Portanto, são necessárias algumas providências para que possamos
saber, com suficiente precisão, quanto efetivamente investimos em
educação pública. Uma delas é definir de forma mais completa e
detalhada o que é e o que não é gasto com educação pública, de
preferência adotando critérios rigorosos, como, por exemplo, os
recomendados pela Unesco. Outra providência é definir a forma de
ratear os investimentos feitos em diferentes áreas quando uma mesma
instituição executa outra atividade além da educacional, como ocorre,
por exemplo, nas universidades públicas, que desenvolvem pesquisas
científica e tecnológica e mantêm hospitais.
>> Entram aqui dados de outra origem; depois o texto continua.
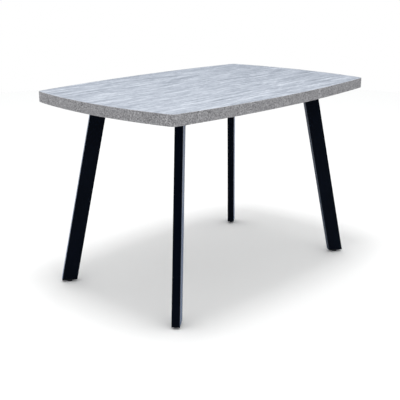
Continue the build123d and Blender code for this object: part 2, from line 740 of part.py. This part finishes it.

Outra, ainda, é criarmos
apenas um critério e uma contabilidade, diferentemente do que se fez
até hoje, de tal forma que possamos acompanhar a evolução ao longo do
tempo dos investimentos em educação pública.
Além de lutarmos pelos 10% do PIB para a educação pública, precisamos
ficar muito atentos para a definição do que pode ou não ser
considerado gasto educacional e para denunciarmos, sempre que
aparecer, a confusão entre gasto público com educação e gasto com
educação pública, confusão essa feita até mesmo na atual proposta de
PNE em debate no Congresso Nacional.
Notas:
1) Instituto Nacional de Estudos e Pesquisas Educacionais Anísio
Teixeira, Percentual do Investimento Total em Relação ao PIB por Nível
de Ensino,
http://portal.inep.gov.br/indicadores-financeiros-educacionais,
consultada em abril/2012.
2) Veja matéria divulgada pelo Laboratório de Informática, ICHF,
Universidade Federal Fluminense,
http://www.uff.br/ichf/labinfo/index.php?url=noticias, consultada em
abril/2012
* Otaviano Helene, professor no Instituto de Física da USP, foi
presidente do Instituto Nacional de Estudos e Pesquisas Educacionais
Anísio Teixeira (Inep).
Fonte: Correio da Cidadania, 19/4/12.